Which lines below fall between the one containing "Write part 2" and the one containing "flat plate that"? Repeat them exactly, counting both of those lines, and add nothing else.

# [Data for this task]
----
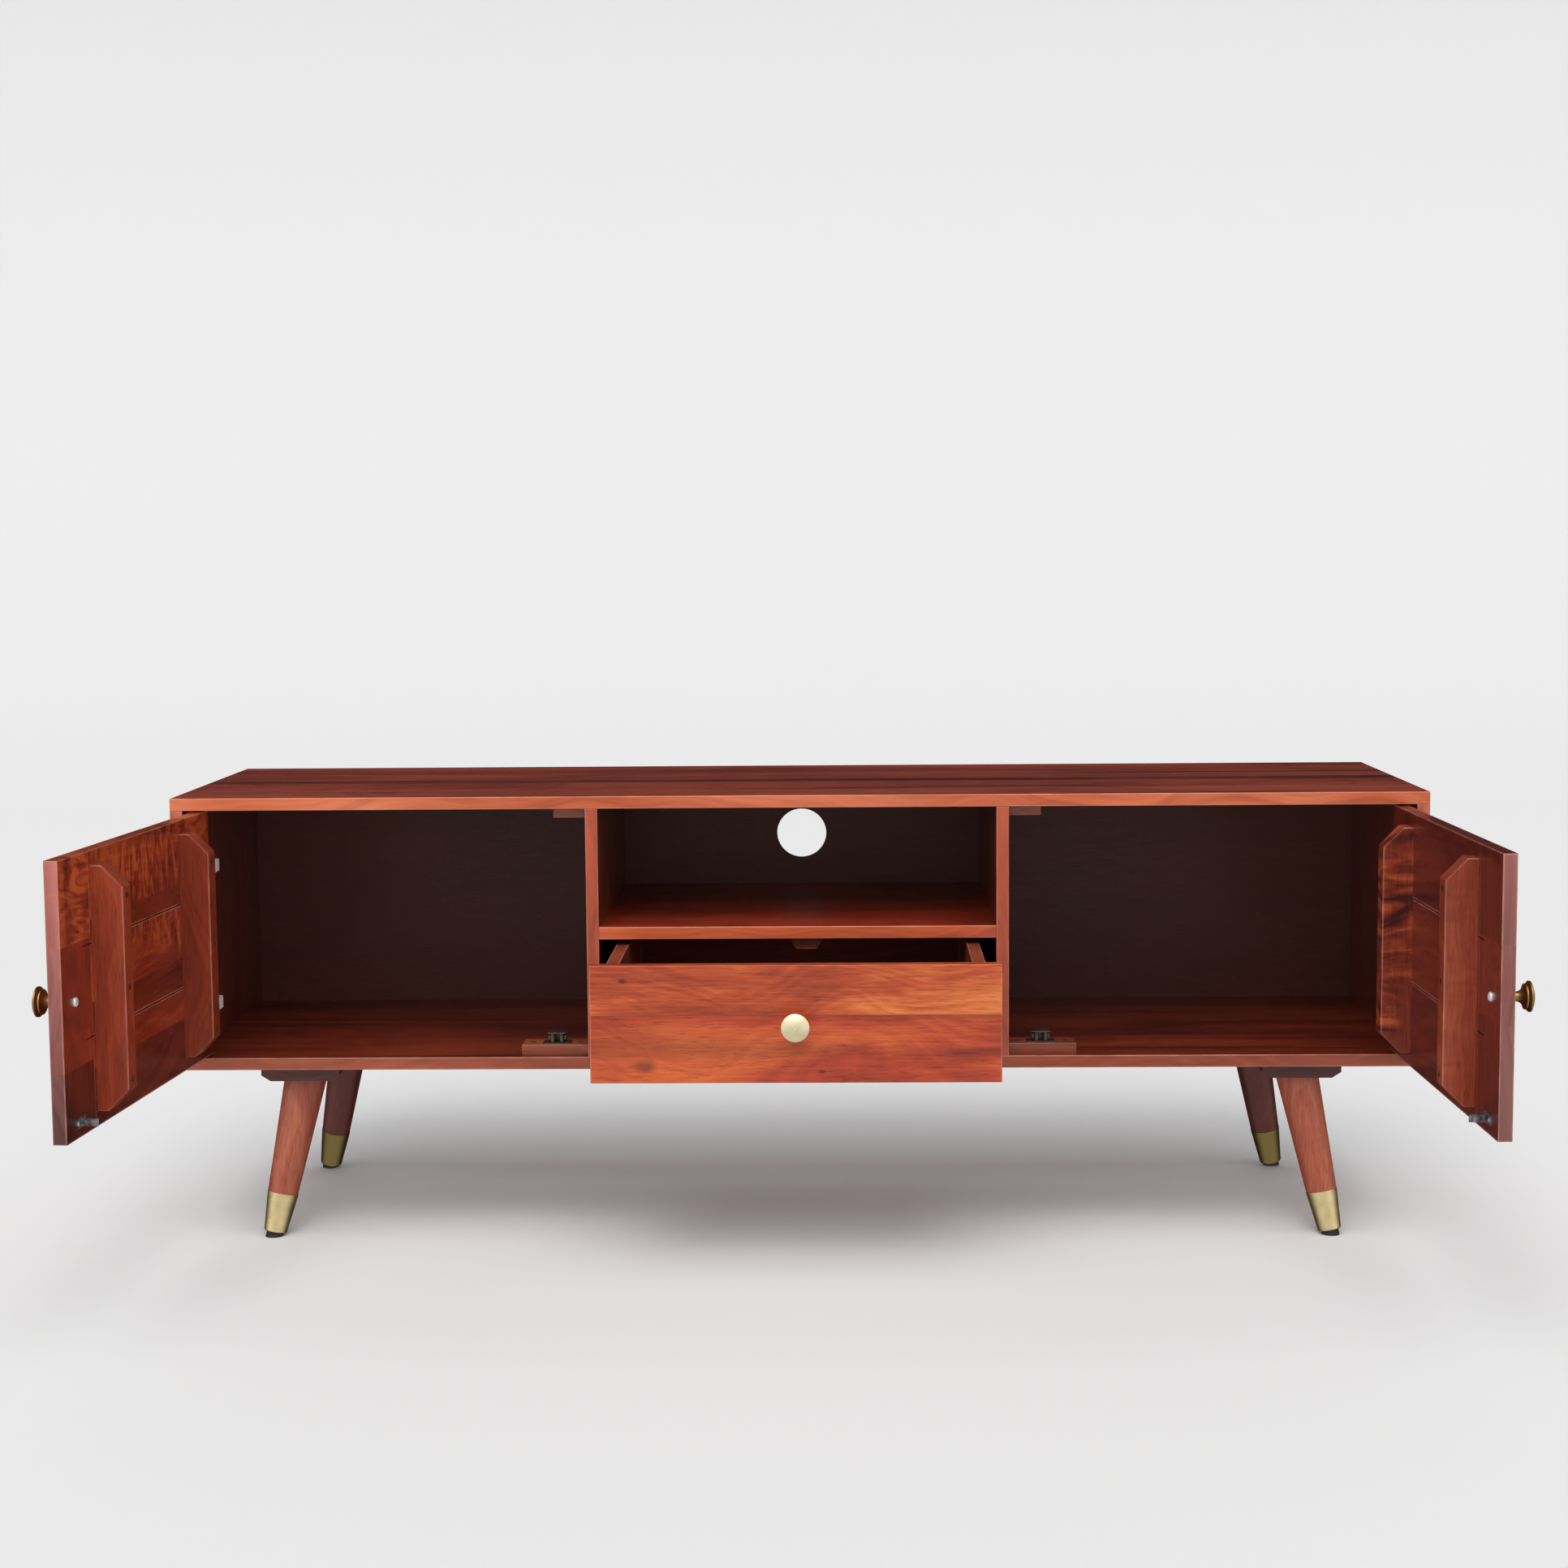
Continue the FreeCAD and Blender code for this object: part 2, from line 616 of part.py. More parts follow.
def knob_screw(x, y, z, grow=0.0):
    """Pan-head screw from the inner face of a board whose outer face is at y."""
    inner = V(x, y + board, z)
    shank = rod(inner, -BACKWARD, board + knob_screw_in_knob, knob_screw_d / 2 + grow)
    if grow:
        return shank
    head = softened(rod(inner, BACKWARD, knob_screw_head_t, knob_screw_head_d / 2), knob_screw_head_round,
                    lambda c: c.y > inner.y + arris)
    tip = inner.y + knob_screw_head_t
    cross = [box(x - dx, x + dx, tip - cross_depth, tip + cross_depth, z - dz, z + dz)
             for dx, dz in ((cross_length / 2, cross_w / 2), (cross_w / 2, cross_length / 2))]
    return drilled(shank.fuse(head), cross)


# ---- a door, made closed on the left ----
def door_place(from_hinge_edge):
    return -side_in + door_gap_hinge + from_hinge_edge


def cup_slot(z):
    x0, x1 = door_place(-nose_play), -hinge_x + nose_r + nose_play
    return box(x0, x1, front + nose_slot_floor, inside + 2 * cup_flange_t,
               z - nose_half_z - nose_play, z + nose_half_z + nose_play)


def cup_screws(grow=0.0):
    x = door_place(cup_centre + cup_screw_far)
    return [screw(V(x, inside + cup_flange_t, z + dz), -BACKWARD, cup_screw_length,
                  wood_screw_d, wood_screw_head_d, grow)
            for z in hinge_heights for dz in (-cup_screw_z, cup_screw_z)]


def hinge_cup(z):
    y = inside
    cup = rod(V(door_place(cup_centre), y, z), -BACKWARD, cup_depth - cup_play, cup_d / 2 - cup_play)
    half_z = cup_screw_z + cup_flange_end
    flange = box(door_place(cup_centre - cup_flange_near), door_place(cup_centre + cup_flange_far),
                 y, y + cup_flange_t, z - half_z, z + half_z)
    pin_room = pin_half + pin_end_play
    pin_hole = rod(V(-hinge_x, hinge_y, z - pin_room), UP, 2 * pin_room, pin_r + pin_run)
    return drilled(cup.fuse(flange), [cup_slot(z), pin_hole] + cup_screws(fit_gap))


def cup_pocket(z):
    return rod(V(door_place(cup_centre), inside, z), -BACKWARD, cup_depth, cup_d / 2).fuse(cup_slot(z))


def strike_x():
    return -catch_x


def strike_screws(grow=0.0):
    y = inside + strike_t
    return [screw(V(strike_x() + dx, y, spear_z), -BACKWARD, catch_screw_length,
                  catch_screw_d, catch_screw_head_d, grow) for dx in (-strike_screw_x, strike_screw_x)]


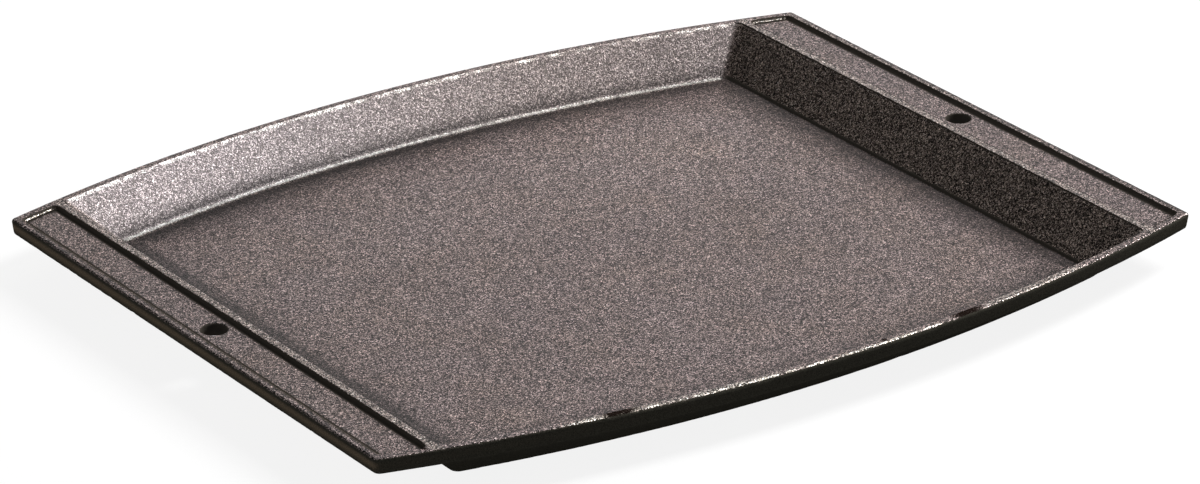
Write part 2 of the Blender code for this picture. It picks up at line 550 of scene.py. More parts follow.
@dataclass(frozen=True)
class Plate:
    """The flat plate that makes the rim along the sides and the handles at the ends."""

    outline: Outline
    top: float = 0.0200
    thickness: float = 0.0065
    draft: float = 0.0005
    top_corner_radius: float = 0.0022
    low_corner_radius: float = 0.0034
    top_edge_radius: float = 0.0010
    rubbed_edge_radius: float = 0.0018
    low_edge_radius: float = 0.0012
    rubbed_from: float = -0.120
    bright_from: float = -0.126
    fading: float = 0.016
    broad_until: float = 0.044
    corner_from: float = 0.118
    line_inset: float = 0.0007
    line_width: float = 0.0005
    rub_size: float = 0.0052
    gleam_size: float = 0.0031
    guard: float = 0.0004
    spacing: Spacing = Spacing(side=460, end=310, corner=5)

    @property
    def underside(self) -> float:
        """The height of the plate's underside."""
        return self.top - self.thickness

    def corner_radius(self, station: Station) -> float:
        """The radius of the plate's corners at a station."""
        drop = (self.top - station.height) / self.thickness
        radius = self.top_corner_radius + (self.low_corner_radius - self.top_corner_radius) * drop
        return max(radius - station.inset, SHARPEST)

    def section(self, top_radius: float) -> list[Station]:
        """The stations round the plate's edge, from below to above.

        Args:
            top_radius: The radius of the upper edge.

        Returns:
            The stations.
        """
        low, high = (self.draft, self.underside), (0.0, self.top)
        widest, above = (0.0, self.top - top_radius), (top_radius, self.top)
        below = (self.draft + self.low_edge_radius, self.underside)
        lower = stations_round(
            (below, low, widest), self.low_edge_radius, 3, Bend.OUTWARD, soot=(0.0, 0.5, 1.0, 1.0)
        )
        # The upper edge takes painted shade at the right end and a painted highlight along its
        # rounding.
        upper = stations_round(
            (widest, high, above),
            top_radius,
            5,
            Bend.OUTWARD,
            soot=(1.0, 0.9, 0.5, 0.25, 0.06, 0.0),
            hollow=(0.0, 0.0, 0.2, 0.5, 0.8, 0.75),
            polish=(0.0, 0.1, 0.4, 0.9, 1.0, 1.0),
        )
        first = Station(lower[0].inset + self.guard, self.underside)
        last = Station(upper[-1].inset + self.guard, self.top, polish=1.0, hollow=0.55)
        # Painted light on the end faces: the middle of the face takes the lighter brown, with
        # painted shade left above and below it.
        side = stations_between(lower[-1], upper[0], 3, shade=(0.4, 1.0, 0.85))
        return [first, *lower, *side, *upper, last]

    def row(self, station: Station) -> Row:
        """Draws the plate's outline at a station."""
        reach = self.outline.half_length - station.inset
        radius = self.corner_radius(station)
        loop = self.outline.loop(-reach, reach, station.inset, radius, self.spacing)
        return lifted(*loop, station)

    def rubbed(self, points: np.ndarray) -> np.ndarray:
        """Tells how far the upper edge is rubbed back, most along the middle of the near side.

        Args:
            points: Places on the edge.

        Returns:
            A share from 0 to 1 for each.
        """
        x, near = points[:, 0], points[:, 1] < -self.outline.end_width / 2
        along = rising(x, self.rubbed_from, self.fading)
        along *= 1 - 0.62 * rising(x, self.broad_until, 0.010)
        patchy = 0.72 + 0.45 * RUBS.at(points * (1, 1, 0), self.rub_size)
        return np.where(near, np.clip(along * patchy, 0, 1), 0.12)

    def polished(self, points: np.ndarray, inset: float) -> np.ndarray:
        """Tells how far the upper edge is painted bright, most along the near side: a painted
        highlight line along the rounding, and a broader band where the edge is rubbed.

        Args:
            points: Places on the edge.
            inset: How far in from the plate's widest outline they lie.

        Returns:
            A share from 0 to 1 for each.
        """
        x, near = points[:, 0], points[:, 1] < -self.outline.end_width / 2
        along = np.maximum(rising(x, self.bright_from, self.fading), 0.16)
        corner = rising(x, self.corner_from, 0.010)
        # A painted highlight line along the edge's rounding.
        away = np.abs(inset - self.line_inset + 0.0004 * corner) / self.line_width
        line = 0.06 + (0.58 - 0.20 * corner) * np.clip(1 - away, 0, 1)
        broad = rising(x, self.broad_until + 0.006, -0.006)
        broad *= 1 - (0.45 + 0.30 * rising(x, -0.045, 0.030)) * (inset > 0.0012)
        patchy = 0.74 + 0.50 * GLEAMS.at(points * (1, 1, 0), self.gleam_size)
        share = along * (broad + rising(x, self.broad_until, 0.006) * line) * patchy
        return np.where(near, np.clip(share, 0, 1), 0.05)

    def build(self, skin: Skin) -> list[Row]:
        """Lays the plate's edge.

        Args:
            skin: The skin that takes its rows.

        Returns:
            The rows, from the underside to the top.
        """
        rows, stations = [], self.section(self.top_edge_radius)
        for station, wider in zip(stations, self.section(self.rubbed_edge_radius)):
            row, other = self.row(station), self.row(wider)
            share = self.rubbed(row.points)[:, None]
            leaning = np.clip(row.points[:, 1] / 0.1, -1, 1)
            # Painted highlight and rubbed wear along the near edge, painted light on the end faces,
            # soot heaviest on the near side, and painted shade on the right end's upper edge,
            # stronger towards the near side.
            row.shares = {
                "polish": self.polished(row.points, station.inset),
                "shade": row.facing(0, 1) + row.facing(0, -1),
                "soot": 1 + 0.9 * row.facing(1, -1),
                "hollow": row.facing(0, 1) * (1 - 0.35 * leaning),
            }
            row.points = row.points * (1 - share) + other.points * share
            rows.append(row)
        return skin.sweep(rows, stations)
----
# [Expected output]
Write part 2 of the Blender code for this picture. It picks up at line 550 of scene.py. More parts follow.
@dataclass(frozen=True)
class Plate:
    """The flat plate that makes the rim along the sides and the handles at the ends."""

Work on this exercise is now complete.